▸ SHORT PROBLEM:
Give the number of lines in this listing that contain "dict", with no other words.

======== EXERCISE MATERIALS

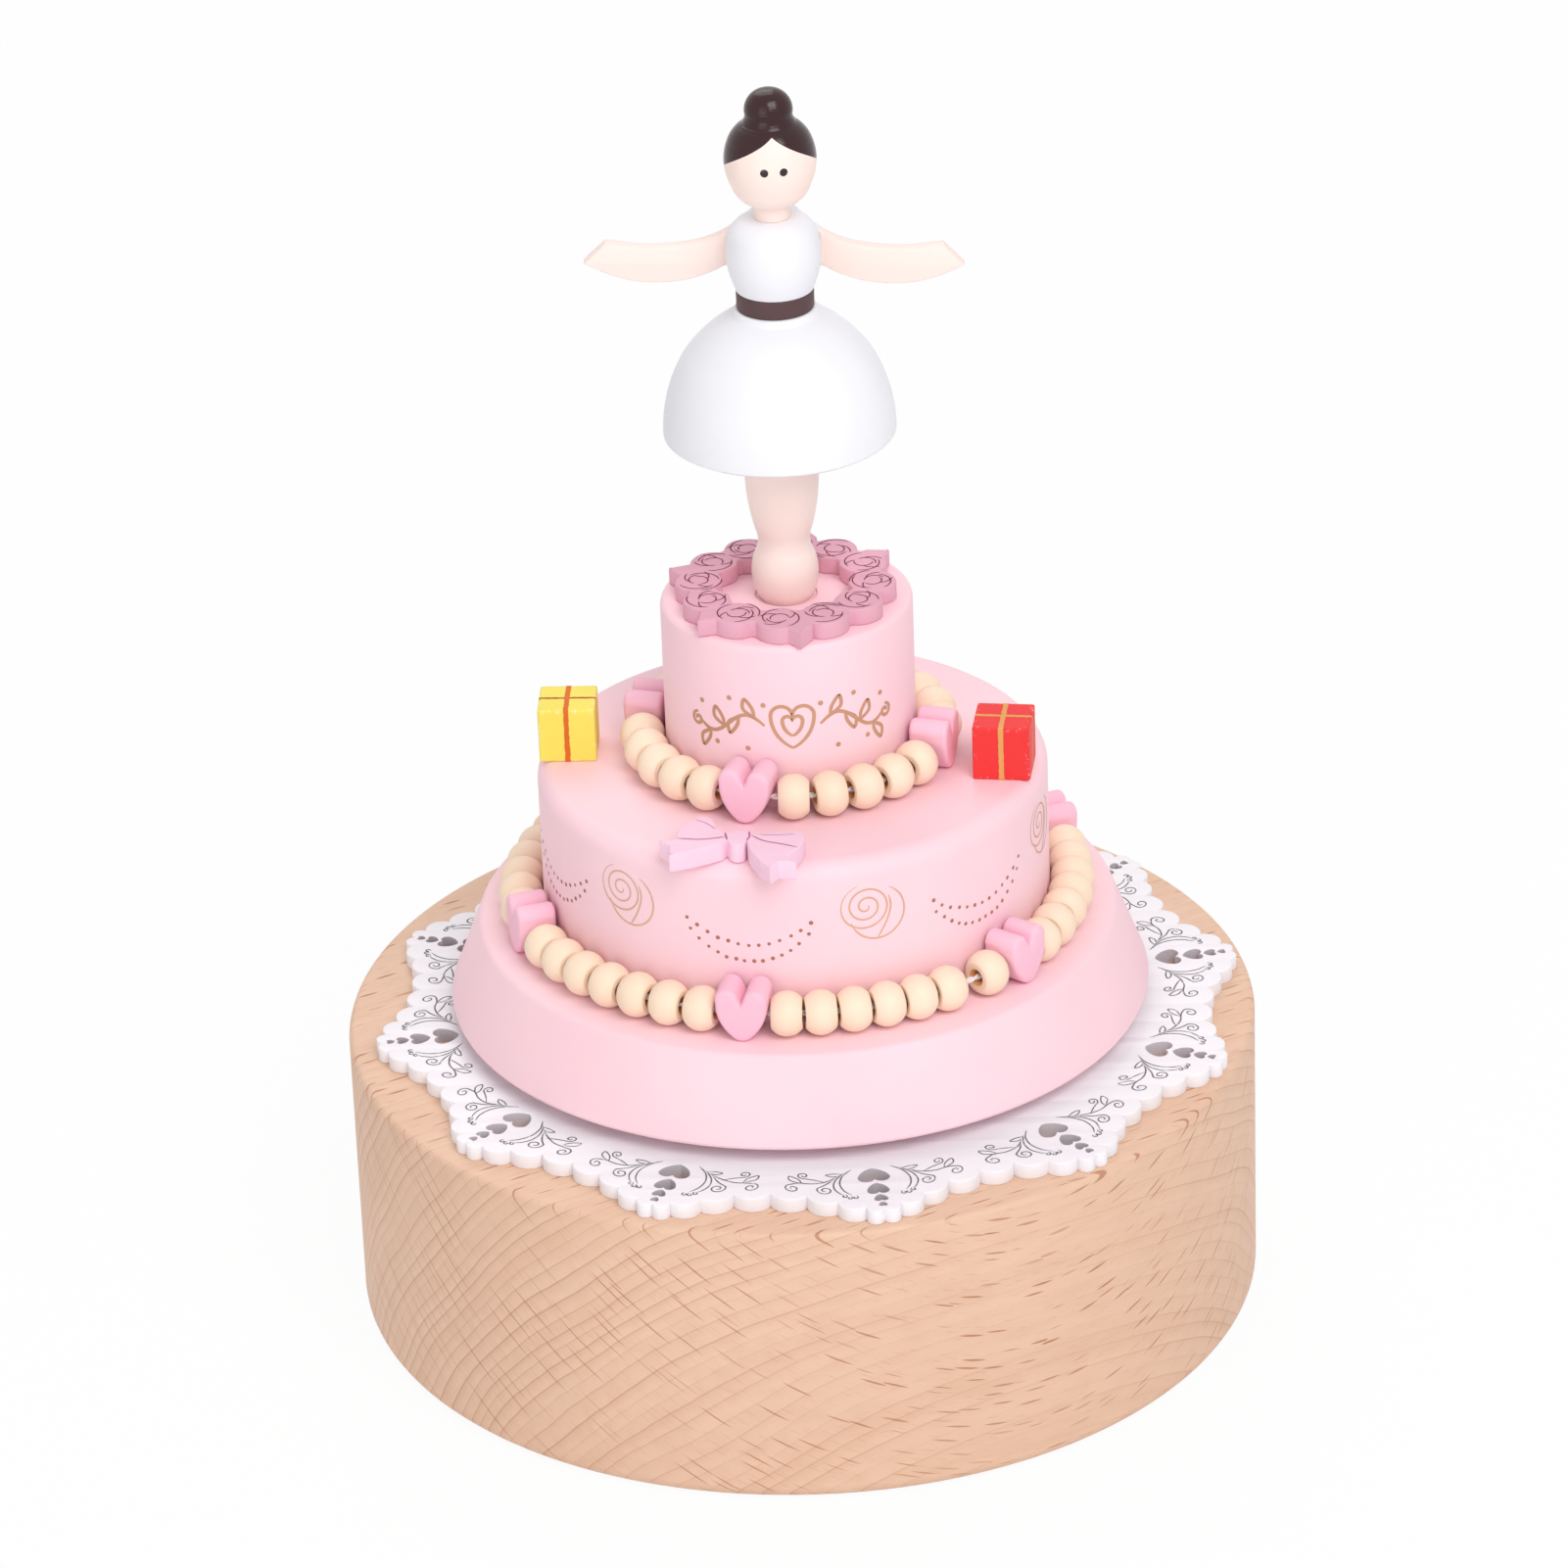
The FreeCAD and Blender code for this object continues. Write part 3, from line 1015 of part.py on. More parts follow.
def pinned_cylinder():
    """Brass tube with two end discs and rows of pins in a plain repeating pattern."""
    radius, length, wall = float(s.cylinder_radius), float(cylinder_length), float(s.cylinder_wall)
    bore = float(s.cylinder_arbor_radius + s.fit_play)
    along = FreeCAD.Vector(1, 0, 0)
    solid = Part.makeCylinder(radius, length, FreeCAD.Vector(), along)
    solid = solid.cut(Part.makeCylinder(radius - wall, length - 2 * wall, FreeCAD.Vector(wall, 0, 0), along))
    solid = solid.cut(Part.makeCylinder(bore, length, FreeCAD.Vector(), along))
    pins = []
    for track in range(COMB_TEETH):
        for k in range(PINS_PER_TRACK):
            turn = math.radians(17.0 + 40.0 * track + 360.0 / PINS_PER_TRACK * k + 9.0 * (track % 3) * k)
            out = FreeCAD.Vector(0, math.cos(turn), math.sin(turn))
            foot = FreeCAD.Vector(track_x(track), 0, 0) + out * (radius - wall / 2)
            pins.append(Part.makeCylinder(float(s.pin_radius), wall / 2 + float(s.pin_height), foot, out))
    feature("pinned_cylinder", solid.fuse(pins), s.cylinder_start, 0, axis_level)


def comb():
    """Steel comb: tuned teeth of one length, drilled root, and the screws that hold it."""
    tip = float(s.cylinder_radius + s.pin_height + s.pin_gap)
    length, thickness = float(s.comb_length), float(s.comb_thickness)
    root = tip + float(s.comb_tooth_length)
    pitch = track_x(1) - track_x(0)
    half = (pitch - float(s.comb_tooth_gap)) / 2
    full = float(cylinder_length)
    points = [(0.0, tip + length), (0.0, root)]
    for i in range(COMB_TEETH):
        x = track_x(i)
        points += [(x - half, root), (x - half, tip), (x + half, tip), (x + half, root)]
    points += [(full, root), (full, tip + length)]
    plate = Part.Face(loop_wire(points)).extrude(FreeCAD.Vector(0, 0, thickness))
    for x, y in comb_screw_places():
        spot = FreeCAD.Vector(float(x - s.cylinder_start), float(y), 0)
        plate = plate.cut(Part.makeCylinder(float(s.screw_radius + s.fit_play), thickness, spot))
    feature("comb", plate, s.cylinder_start, 0, axis_level - s.comb_thickness / 2)
    screws("comb_screws", comb_screw_places(), s.comb_thickness + s.comb_screw_grip,
           axis_level + s.comb_thickness / 2 + s.comb_screw_grip)


def governor():
    """Frame, arbor with pinion and worm wheel, the upright worm, and the fan that brakes it."""
    start = cylinder_wheel_start - 0.2
    bore = s.governor_arbor_radius + s.fit_play
    lying_gear("governor_pinion", GOVERNOR_PINION_TEETH, s.governor_module, bore,
               180.0 / GOVERNOR_PINION_TEETH, start, s.governor_pinion_width, governor_y)
    wheel_start = worm_x - s.worm_wheel_width / 2
    lying_gear("worm_wheel", WORM_WHEEL_TEETH, s.governor_module, bore, 180, wheel_start,
               s.worm_wheel_width, governor_y)
    inner, outer = start - 1.7, worm_x + 1.7
    sub_part(lying_cylinder("governor_bar", s.governor_arbor_radius, inner, outer + 1.0,
                            governor_y, axis_level), "governor_arbor")
    governor_frame(inner, outer)
    worm()
    fan()


def governor_frame(inner, outer):
    """Top plate under the bedplate, two cheeks for the arbor and an arm under the fan."""
    foot = fan_level - 2.0
    arm_top = foot + 1.0
    top_low = plate_under - s.plate_thickness
    y_out = worm_y - 2.7
    cheek_low = axis_level - 3.3
    top = block("governor_top", (inner, outer + 1.9), (y_out, governor_y + 4.6), (top_low, plate_under))
    inner_cheek = block("governor_inner_cheek", (inner, inner + 1.0),
                        (governor_y - 1.9, governor_y + 2.0), (cheek_low, plate_under))
    outer_cheek = block("governor_outer_cheek", (outer, outer + 1.0),
                        (governor_y - 1.4, governor_y + 3.4), (cheek_low, plate_under))
    leg = block("governor_leg", (outer, outer + 1.0), (governor_y + 0.1, governor_y + 3.4),
                (foot, plate_under))
    arm = block("governor_arm", (worm_x - 1.0, outer + 1.0), (worm_y - 1.2, governor_y + 3.4),
                (foot, arm_top))
    frame = fused("governor_casting", [top, inner_cheek, outer_cheek, leg, arm])
    bearing_hole = lying_cylinder("governor_bearing", s.governor_arbor_radius + s.running_play, inner,
                                  outer + 1.0, governor_y, axis_level)
    worm_hole = cylinder("worm_bearing", s.worm_shaft_radius + s.running_play, foot, plate_under,
                         worm_x, worm_y)
    holes = [cylinder("governor_hole_%d" % i, s.screw_radius + s.fit_play, top_low, plate_under, x, y)
             for i, (x, y) in enumerate(governor_screw_places())]
    sub_part(cut("governor_drilled", frame, [bearing_hole, worm_hole] + holes), "governor_frame")
    screws("governor_screws", governor_screw_places(), s.plate_thickness + s.short_screw_grip,
           plate_under + s.short_screw_grip)


def worm():
    """Endless screw: one right hand thread on an upright shaft, opposite the worm wheel."""
    root, tip = float(s.worm_root_radius), float(s.worm_tip_radius)
    lead = math.pi * float(s.governor_module)
    length = float(s.worm_length)
    low = float(axis_level) - length / 2
    shaft_low, shaft_high = float(fan_level) - 1.5, float(plate_under) - 0.6
    crest, foot = lead * 0.09, lead * 0.27
    turns = length / lead - 1.0
    helix = Part.makeHelix(lead, lead * turns, root)
    inside = root - 0.1
    section = Part.makePolygon([FreeCAD.Vector(inside, 0, -foot), FreeCAD.Vector(tip, 0, -crest),
                                FreeCAD.Vector(tip, 0, crest), FreeCAD.Vector(inside, 0, foot),
                                FreeCAD.Vector(inside, 0, -foot)])
    thread = Part.Wire(helix).makePipeShell([section], True, True)
    whole = round(length / 2 / lead - 0.5) + 0.5
    start = float(axis_level) - whole * lead
    thread.rotate(FreeCAD.Vector(), FreeCAD.Vector(0, 0, 1), 90)
    thread.translate(FreeCAD.Vector(0, 0, start))
    core = Part.makeCylinder(root, length, FreeCAD.Vector(0, 0, low))
    shaft = Part.makeCylinder(float(s.worm_shaft_radius), shaft_high - shaft_low,
                              FreeCAD.Vector(0, 0, shaft_low))
    solid = core.fuse([shaft]).fuse(thread)
    feature("worm", solid, worm_x, worm_y)


def fan():
    """Two blades on a boss, pressed on the worm's shaft."""
    radius, height = float(s.fan_radius), float(s.fan_height)
    half, shaft = float(s.fan_thickness) / 2, float(s.worm_shaft_radius + s.fit_play)
    blades = Part.makeBox(radius * 2, half * 2, height, FreeCAD.Vector(-radius, -half, 0))
    boss = Part.makeCylinder(shaft * 2, height)
    hole = Part.makeCylinder(shaft, height)
    feature("fan", boss.fuse(blades).cut(hole), worm_x, worm_y, fan_level)


def check_and_write():
    """Stops if anything failed or is not a sound solid, then writes one file for each sub-part."""
    doc.recompute()
    for item in doc.Objects:
        if "Invalid" in item.State or "Error" in item.State:
            raise RuntimeError("%s did not compute: %s" % (item.Label, item.State))
    for item in parts:
        shape = item.Shape
        if shape.isNull() or not shape.Solids or not shape.isValid():
            raise RuntimeError("%s has no sound solid" % item.Label)
    os.makedirs("parts", exist_ok=True)
    for item in parts:
        item.Shape.exportStep("parts/%s.step" % item.Label)
    print("%d sub-parts written" % len(parts))


base()
cover()
doily()
cake()
garland("lower", s.tier_middle_radius, middle_foot, 6, -10.8, 6, 1.8)
garland("upper", s.tier_top_radius, top_foot, 4, -16.5, 0, 0.0)
tier_ornaments()
doll()
bedplate()
winding()
spring()
cylinder_train()
comb()
governor()
check_and_write()
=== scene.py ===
import bpy
import json
import math
import random
from mathutils import Matrix, Vector
from mathutils.geometry import tessellate_polygon


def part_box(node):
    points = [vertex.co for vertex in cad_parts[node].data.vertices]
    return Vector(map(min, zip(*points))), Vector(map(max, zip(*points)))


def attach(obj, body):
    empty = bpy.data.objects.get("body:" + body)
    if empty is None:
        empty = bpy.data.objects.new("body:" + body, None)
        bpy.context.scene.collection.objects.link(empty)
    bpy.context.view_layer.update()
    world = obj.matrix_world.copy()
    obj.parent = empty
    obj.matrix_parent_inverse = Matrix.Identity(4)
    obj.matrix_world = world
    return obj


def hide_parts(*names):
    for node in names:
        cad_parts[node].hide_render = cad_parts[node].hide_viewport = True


# Wooden music box in the shape of a cake. Lengths below are millimetres until a mesh is made.
# Bearings are degrees from the front (-Y), positive towards +X.
MM = 0.001
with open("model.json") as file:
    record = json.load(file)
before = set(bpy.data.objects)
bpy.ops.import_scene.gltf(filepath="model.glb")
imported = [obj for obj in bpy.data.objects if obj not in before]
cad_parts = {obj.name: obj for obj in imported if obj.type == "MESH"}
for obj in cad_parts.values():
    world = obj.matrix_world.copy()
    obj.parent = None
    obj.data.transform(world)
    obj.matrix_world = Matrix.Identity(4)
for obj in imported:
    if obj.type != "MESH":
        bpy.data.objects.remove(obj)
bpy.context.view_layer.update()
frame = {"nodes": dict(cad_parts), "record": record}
BODIES = frame["record"]["behaviour"]["bodies"]
BODY_OF = {node: body for body, nodes in BODIES.items() for node in nodes}
SLOT_OF = {row["node"]: row["material_slot"] for row in frame["record"]["subparts"]}
chance = random.Random(7)


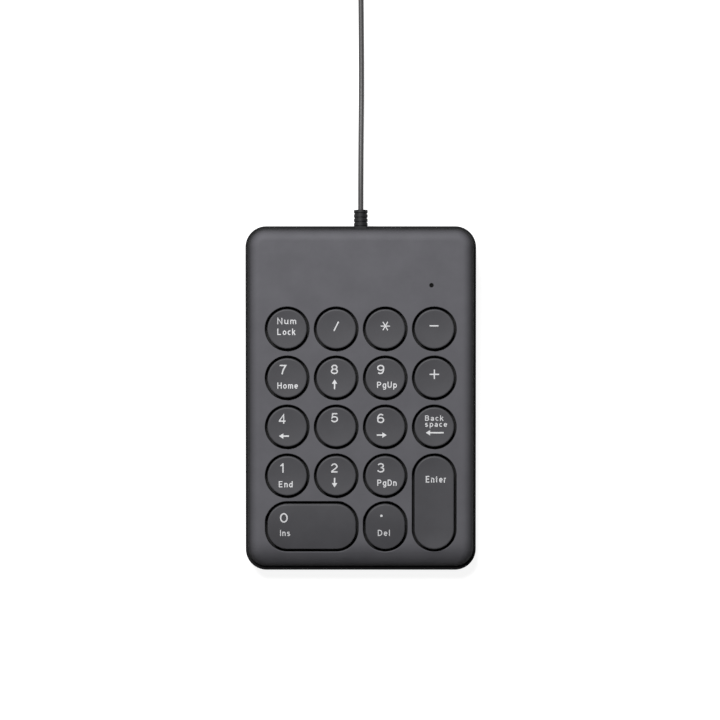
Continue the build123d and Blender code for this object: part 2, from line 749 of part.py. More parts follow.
def build():
    parts = {
        "top_case": soften_holes(top_case()),
        "bottom_case": bottom_case(),
        "rubber_feet": rubber_feet(),
        "key_frame": TO_WORLD * key_frame(),
        "dome_mat": TO_WORLD * dome_mat(),
        "membrane_top": TO_WORLD * membrane(0),
        "membrane_spacer": TO_WORLD * membrane(1),
        "membrane_bottom": TO_WORLD * membrane(2),
        "support_plate": TO_WORLD * support_plate(),
        "zero_bail": TO_WORLD * Pos(-pitch, bottom_row, 0) * bail(zero_bail_half, True),
        "enter_bail": TO_WORLD * Pos(columns[3], enter_centre, 0) * bail(enter_bail_half, False),
        "controller_board": TO_WORLD * controller_board(),
        "controller_chip": TO_WORLD * controller_chip(),
        "board_components": [TO_WORLD * piece for piece in board_components()],
        "indicator_led": TO_WORLD * indicator_led(),
        "light_pipe": TO_WORLD * light_pipe(),
        "pressure_bar": TO_WORLD * pressure_bar(),
        "pressure_pad": TO_WORLD * pressure_pad(),
        "board_header": TO_WORLD * board_header(),
        "wire_plug": TO_WORLD * wire_plug(),
        "usb_wires": [TO_WORLD * wire for wire in usb_wires()],
        "strain_relief": strain_relief(),
        "inner_cable": inner_cable(),
        "cord": tube(CORD_ROUTE, cord_diameter / 2, corner_radii(CORD_ROUTE)),
        "cord_coil": cord_coil(),
        "cord_tie": cord_tie(),
        "cord_tail": tube(TAIL_ROUTE, cord_diameter / 2, corner_radii(TAIL_ROUTE)),
        "plug_body": plug_body(),
        "plug_shell": plug_shell(),
        "plug_insulator": plug_insulator(),
        "plug_contacts": plug_contacts(),
    }
    parts["frame_screws"] = [
        TO_WORLD * screw(x, y, plate_bottom, -deck_thick - 0.3, frame_screw_shaft, 1.8, 1.1)
        for x, y in frame_screw_spots
    ]
    bar_top = board_top + film + 2.5
    board_bottom = board_top - board_thick
    parts["board_screws"] = [
        TO_WORLD * screw(x, y, seat, board_bottom - 4.0, frame_screw_shaft, 1.7, 1.1)
        for spots, seat in ((bar_screw_spots, bar_top), (board_screw_spots, board_top))
        for x, y in spots
    ]
    parts["case_screws"] = [
        screw(x, y, case_seat, 10.0, case_screw_shaft, 2.0, 1.5) for x, y in case_corners()
    ]
    parts.update(keys())
    return parts


def main():
    os.makedirs("parts", exist_ok=True)
    for name, shape in build().items():
        if isinstance(shape, (list, tuple)):
            shape = Compound(children=list(shape))
        export_step(shape, f"parts/{name}.step")
    print("cord radii", [round(radius, 1) for radius in corner_radii(CORD_ROUTE)])
    print("tail radii", [round(radius, 1) for radius in corner_radii(TAIL_ROUTE)])


main()
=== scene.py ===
"""Looks of the wired numeric keypad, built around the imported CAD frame. Metres, +Z up."""
import json
import math

import bmesh
import bpy
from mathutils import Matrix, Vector
from mathutils.bvhtree import BVHTree


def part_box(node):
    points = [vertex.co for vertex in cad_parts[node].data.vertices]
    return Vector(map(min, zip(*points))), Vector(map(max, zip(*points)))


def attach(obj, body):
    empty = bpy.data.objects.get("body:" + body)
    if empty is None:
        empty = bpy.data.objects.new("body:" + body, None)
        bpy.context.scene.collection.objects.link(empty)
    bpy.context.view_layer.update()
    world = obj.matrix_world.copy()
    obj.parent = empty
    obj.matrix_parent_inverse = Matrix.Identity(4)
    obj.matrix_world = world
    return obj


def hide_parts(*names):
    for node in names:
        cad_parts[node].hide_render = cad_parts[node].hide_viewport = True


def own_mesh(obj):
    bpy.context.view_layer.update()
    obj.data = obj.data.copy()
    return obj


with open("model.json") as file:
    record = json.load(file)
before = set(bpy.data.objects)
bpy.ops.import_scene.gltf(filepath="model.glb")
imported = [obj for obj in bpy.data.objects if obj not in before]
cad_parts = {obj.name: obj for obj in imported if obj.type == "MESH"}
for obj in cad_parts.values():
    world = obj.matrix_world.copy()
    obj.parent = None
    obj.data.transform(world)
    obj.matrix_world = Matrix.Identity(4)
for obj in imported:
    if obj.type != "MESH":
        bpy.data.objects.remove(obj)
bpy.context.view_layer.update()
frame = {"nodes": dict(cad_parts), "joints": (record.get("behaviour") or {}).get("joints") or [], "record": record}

NODES = frame["nodes"]
MM = 0.001

# ---------------------------------------------------------------------------
# Places read from the frame
# ---------------------------------------------------------------------------

PRESS = {joint["child"]: joint for joint in frame["joints"] if joint["name"].endswith("_press")}
DECK_UP = Vector(PRESS["key_5_body"]["axis"]).normalized()
DECK_RIGHT = Vector((1, 0, 0))
DECK_REAR = DECK_UP.cross(DECK_RIGHT).normalized()
KEYS = sorted(name for name in NODES if name.startswith("key_") and name != "key_frame")


def middle(node):
    low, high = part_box(node)
    return (Vector(low) + Vector(high)) / 2


# ---------------------------------------------------------------------------
# Camera
# ---------------------------------------------------------------------------

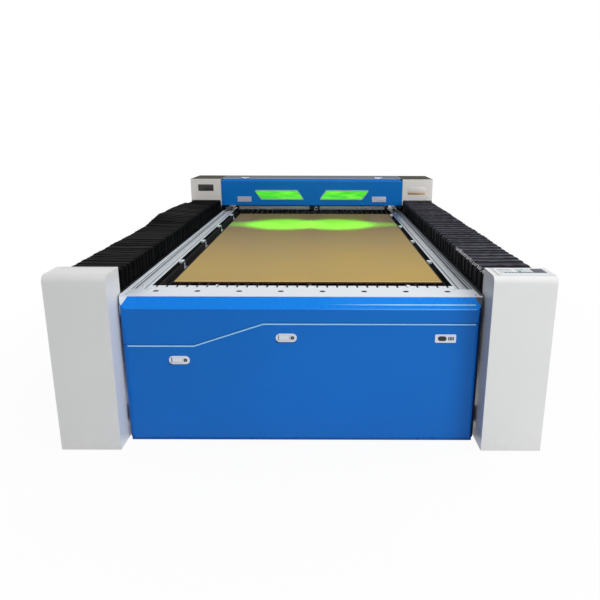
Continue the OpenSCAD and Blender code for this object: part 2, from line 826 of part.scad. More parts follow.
// Outline points of the pleated cover, an upside-down U with cut corners,
// drawn in by a shrink and running round the outer and then the inner wall
function bellows_ring(y, shrink, wall) =
    let (x0 = tower_in + bellows_inset + shrink,
        x1 = tower_in + bellows_inset + bellows_w - shrink,
        z0 = rim_z + 6,
        z1 = rim_z + bellows_rise - shrink,
        c = 14,
        k = c - wall * 0.6)
    [[x0, y, z0], [x0, y, z1 - c], [x0 + c, y, z1], [x1 - c, y, z1], [x1, y, z1 - c], [x1, y, z0],
    [x1 - wall, y, z0], [x1 - wall, y, z1 - wall - k], [x1 - wall - k, y, z1 - wall],
    [x0 + wall + k, y, z1 - wall], [x0 + wall, y, z1 - wall - k], [x0 + wall, y, z0]];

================

▸ RESULT OF THE TASK:
2